Council members may emphasise the need for progress in implementing the Transition Plan. Members look forward to receiving the benchmarks and indicators requested by resolution 2628, which are due by the end of September. These benchmarks and indicators, for the effectiveness of ATMIS and the implementation of the Somali Transition Plan and National Security Architecture, are being drawn up by the UN in consultation with the Somali government, the AU, the EU, and other relevant member states.
In terms of the security situation, the persistent threat posed by Al-Shabaab continues to be a major concern for Council members. The UN recorded a monthly average of 227 security incidents between May and July. Al-Shabaab is implicated in most of these incidents. On 2 September, the group attacked trucks transporting food supplies in Hiiraan region, central Somalia. This incident, in which at least 20 civilians were reportedly killed, happened two weeks after Al-Shabaab’s siege of a hotel in Mogadishu in August that left 21 people dead and more than 100 people injured. Council members are likely to condemn these recent attacks by Al-Shabaab and express support for the federal government’s renewed determination to combat terrorism in Somalia.
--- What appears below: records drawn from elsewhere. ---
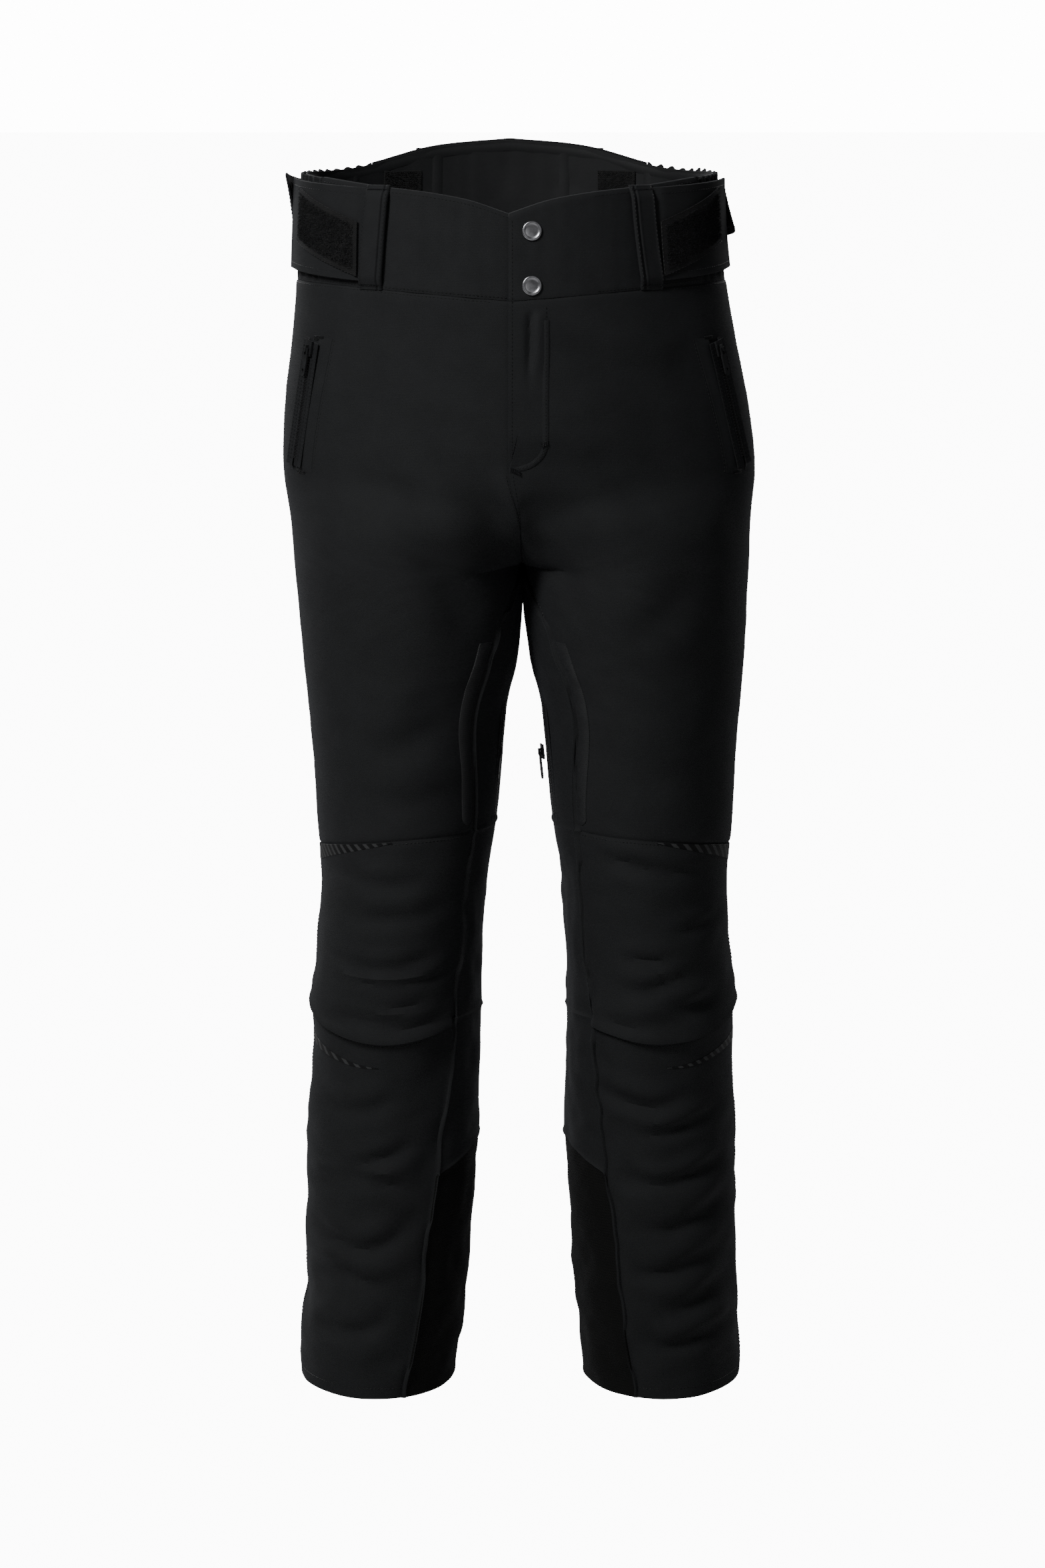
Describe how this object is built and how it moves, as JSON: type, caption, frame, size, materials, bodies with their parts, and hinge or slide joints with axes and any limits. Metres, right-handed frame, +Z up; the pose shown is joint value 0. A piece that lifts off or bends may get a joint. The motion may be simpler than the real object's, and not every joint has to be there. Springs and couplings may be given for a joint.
{
  "type": "ski pants",
  "caption": "Insulated ski trousers in worn shape, with overlapping snapped fly front, side adjusters, zip pockets, thigh vents, articulated knees and scuff guards.",
  "frame": {"origin": "centre of the waist opening, at the height of the waistband's top edge at the sides", "axes": "+Z up out of the waist, -Y towards the wearer's front, +X towards the wearer's left"},
  "size_m": [0.406, 0.2581, 1.0801],
  "materials": {
    "shell_fabric": "matte twill shell",
    "scuff_twill": "coarse matte twill",
    "elastic": "gathered rib",
    "hook_and_loop": "fuzzy pile",
    "lining": "smooth lining",
    "zip_tape": "moulded teeth on woven tape",
    "gunmetal": "polished dark metal"
  },
  "bodies": {
    "waist": {"waistband_right": "shell_fabric", "waistband_left": "shell_fabric", "waistband_back": "shell_fabric", "elastic_right": "elastic", "elastic_left": "elastic", "belt_loop_front_right": "shell_fabric", "belt_loop_front_left": "shell_fabric", "belt_loops_back": "shell_fabric", "loop_patches": "hook_and_loop", "brace_patches": "hook_and_loop", "snap_studs": "gunmetal", "fly_shield": "lining", "fly_zip": "zip_tape", "hip_front_right": "shell_fabric", "hip_front_left": "shell_fabric", "seat_right": "shell_fabric", "seat_left": "shell_fabric", "pocket_zip_right": "zip_tape", "pocket_zip_left": "zip_tape", "pocket_bags": "lining", "groin_right": "shell_fabric", "groin_left": "shell_fabric"},
    "flap": {"waist_flap": "shell_fabric", "snap_caps": "gunmetal", "snap_sockets": "gunmetal"},
    "fly_slider": {"fly_slider": "gunmetal"},
    "fly_pull": {"fly_pull": "gunmetal"},
    "thigh_left": {"thigh_front_left": "shell_fabric", "thigh_back_left": "shell_fabric", "inner_thigh_left": "shell_fabric", "vent_zip_left": "zip_tape", "knee_left": "shell_fabric"},
    "shin_left": {"shin_front_left": "shell_fabric", "calf_left": "shell_fabric", "inner_shin_left": "shell_fabric", "scuff_guard_left": "scuff_twill", "gaiter_left": "lining"},
    "pocket_left_slider": {"pocket_slider_left": "gunmetal"},
    "pocket_left_pull": {"pocket_pull_left": "gunmetal"},
    "vent_left_slider": {"vent_slider_left": "gunmetal"},
    "vent_left_pull": {"vent_pull_left": "gunmetal"},
    "adjuster_left": {"adjuster_tab_left": "shell_fabric", "hook_patch_left": "hook_and_loop"},
    "thigh_right": {"thigh_front_right": "shell_fabric", "thigh_back_right": "shell_fabric", "inner_thigh_right": "shell_fabric", "vent_zip_right": "zip_tape", "knee_right": "shell_fabric"},
    "shin_right": {"shin_front_right": "shell_fabric", "calf_right": "shell_fabric", "inner_shin_right": "shell_fabric", "scuff_guard_right": "scuff_twill", "gaiter_right": "lining"},
    "pocket_right_slider": {"pocket_slider_right": "gunmetal"},
    "pocket_right_pull": {"pocket_pull_right": "gunmetal"},
    "vent_right_slider": {"vent_slider_right": "gunmetal"},
    "vent_right_pull": {"vent_pull_right": "gunmetal"},
    "adjuster_right": {"adjuster_tab_right": "shell_fabric", "hook_patch_right": "hook_and_loop"}
  },
  "joints": [
    {"name": "hip_left", "type": "hinge", "parent": "waist", "child": "thigh_left", "pos_m": [0.095, 0, -0.29], "axis": [-1, 0, 0], "range_deg": [-15, 45], "deforming": ["groin_left"]},
    {"name": "knee_left", "type": "hinge", "parent": "thigh_left", "child": "shin_left", "pos_m": [0.11, 0.01, -0.668], "axis": [1, 0, 0], "range_deg": [0, 90], "deforming": ["knee_left"]},
    {"name": "hip_right", "type": "hinge", "parent": "waist", "child": "thigh_right", "pos_m": [-0.095, 0, -0.29], "axis": [-1, 0, 0], "range_deg": [-15, 45], "deforming": ["groin_right"]},
    {"name": "knee_right", "type": "hinge", "parent": "thigh_right", "child": "shin_right", "pos_m": [-0.11, 0.01, -0.668], "axis": [1, 0, 0], "range_deg": [0, 90], "deforming": ["knee_right"]},
    {"name": "flap_fold", "type": "hinge", "parent": "waist", "child": "flap", "pos_m": [0.01597, -0.12205, -0.13956], "axis": [0.2295, 0.0803, 0.97], "range_deg": [0, 110]},
    {"name": "fly_zip", "type": "slide", "parent": "waist", "child": "fly_slider", "axis": [0, -0.0602, -0.9982], "range_m": [0, 0.095]},
    {"name": "fly_pull", "type": "hinge", "parent": "fly_slider", "child": "fly_pull", "pos_m": [0.003, -0.10985, -0.11164], "axis": [-1, 0, 0], "range_deg": [0, 10]},
    {"name": "pocket_left_zip", "type": "slide", "parent": "waist", "child": "pocket_left_slider", "axis": [0.2267, 0.0866, -0.9701], "range_m": [0, 0.085]},
    {"name": "pocket_left_pull", "type": "hinge", "parent": "pocket_left_slider", "child": "pocket_left_pull", "pos_m": [0.17069, -0.05741, -0.14908], "axis": [-0.5692, -0.7964, -0.2041], "range_deg": [0, 150]},
    {"name": "vent_left_zip", "type": "slide", "parent": "thigh_left", "child": "vent_left_slider", "axis": [0.1009, -0.024, -0.9946], "range_m": [-0.022, 0.045]},
    {"name": "vent_left_pull", "type": "hinge", "parent": "vent_left_slider", "child": "vent_left_pull", "pos_m": [0.01693, -0.02932, -0.50032], "axis": [-0.1867, 0.9815, -0.0426], "range_deg": [0, 25]},
    {"name": "adjuster_left", "type": "hinge", "parent": "waist", "child": "adjuster_left", "pos_m": [0.14207, 0.06214, -0.0489], "axis": [0, 0, 1], "range_deg": [0, 110]},
    {"name": "pocket_right_zip", "type": "slide", "parent": "waist", "child": "pocket_right_slider", "axis": [-0.1509, 0.0879, -0.9846], "range_m": [0, 0.085]},
    {"name": "pocket_right_pull", "type": "hinge", "parent": "pocket_right_slider", "child": "pocket_right_pull", "pos_m": [-0.18091, -0.05737, -0.14944], "axis": [-0.5765, 0.8013, 0.1599], "range_deg": [0, 150]},
    {"name": "vent_right_zip", "type": "slide", "parent": "thigh_right", "child": "vent_right_slider", "axis": [-0.1009, -0.024, -0.9946], "range_m": [-0.022, 0.045]},
    {"name": "vent_right_pull", "type": "hinge", "parent": "vent_right_slider", "child": "vent_right_pull", "pos_m": [-0.01693, -0.02932, -0.50032], "axis": [-0.1867, -0.9815, 0.0426], "range_deg": [0, 25]},
    {"name": "adjuster_right", "type": "hinge", "parent": "waist", "child": "adjuster_right", "pos_m": [-0.16007, 0.06214, -0.0489], "axis": [0, 0, -1], "range_deg": [0, 110]}
  ]
}
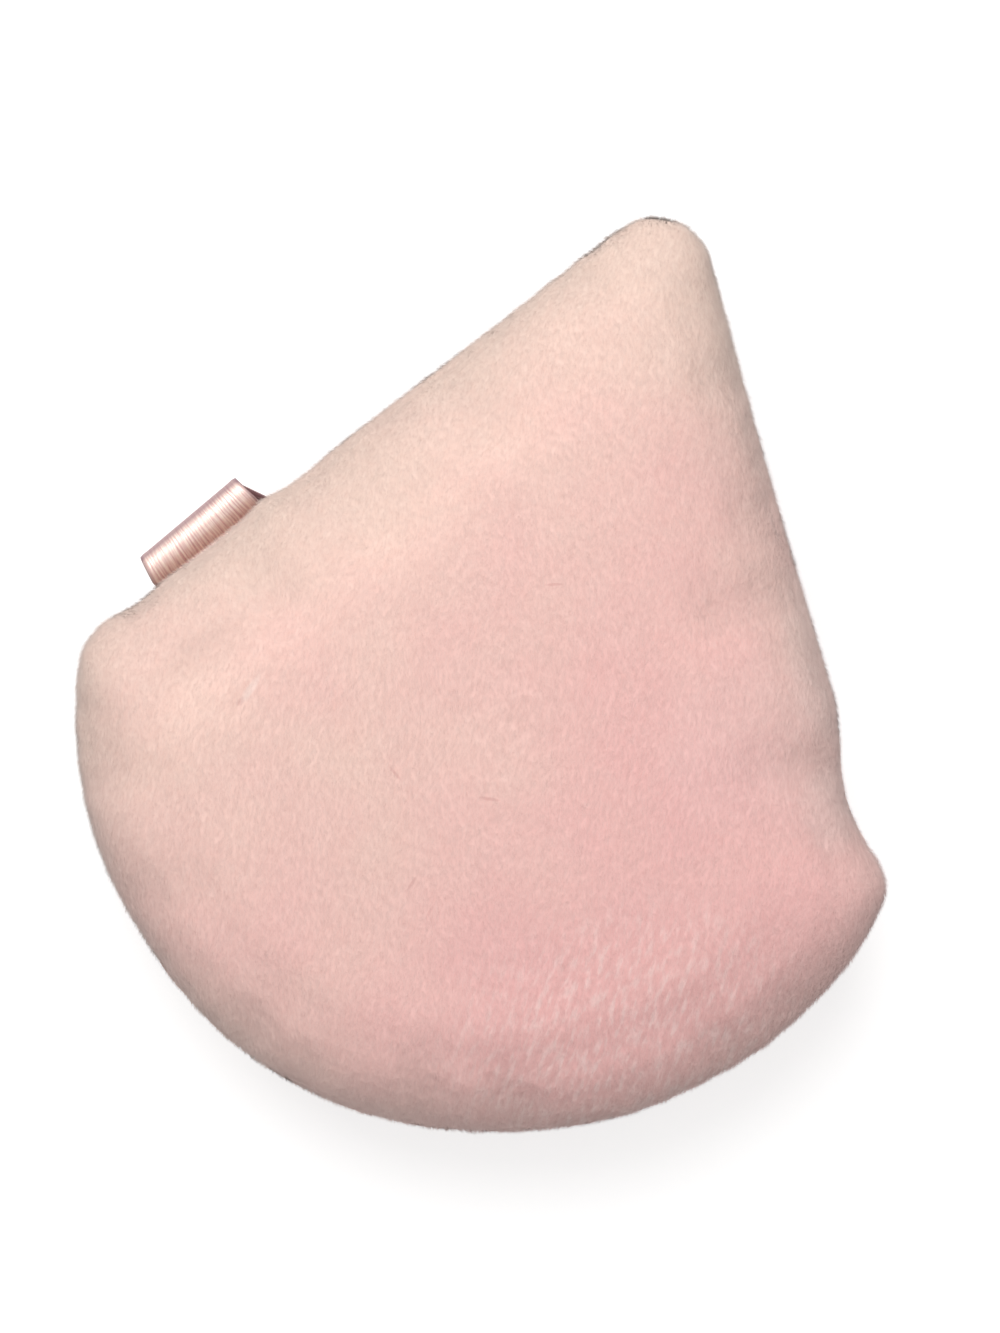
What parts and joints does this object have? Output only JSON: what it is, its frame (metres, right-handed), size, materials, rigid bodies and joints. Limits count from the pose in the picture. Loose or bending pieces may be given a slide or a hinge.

Weber may mention her visit to Mogadishu in May following the conclusion of Somalia’s electoral process and her discussion with Mohamud to reaffirm the EU’s support for the consolidation of peace, security and development in Somalia. Regarding the humanitarian situation, she may allude to the EU’s humanitarian air bridge that is a means of delivering emergency assistance to Somalia. Weber may refer to the EU’s recent decision to resume direct budgetary support to the federal government to assist reform efforts. She may also refer to the EU’s continued support to ATMIS through the provision of €120 million to the military component under the European Peace Facility (EPF) and €20 million to the civilian and police components under its Africa Peace Facility (APF).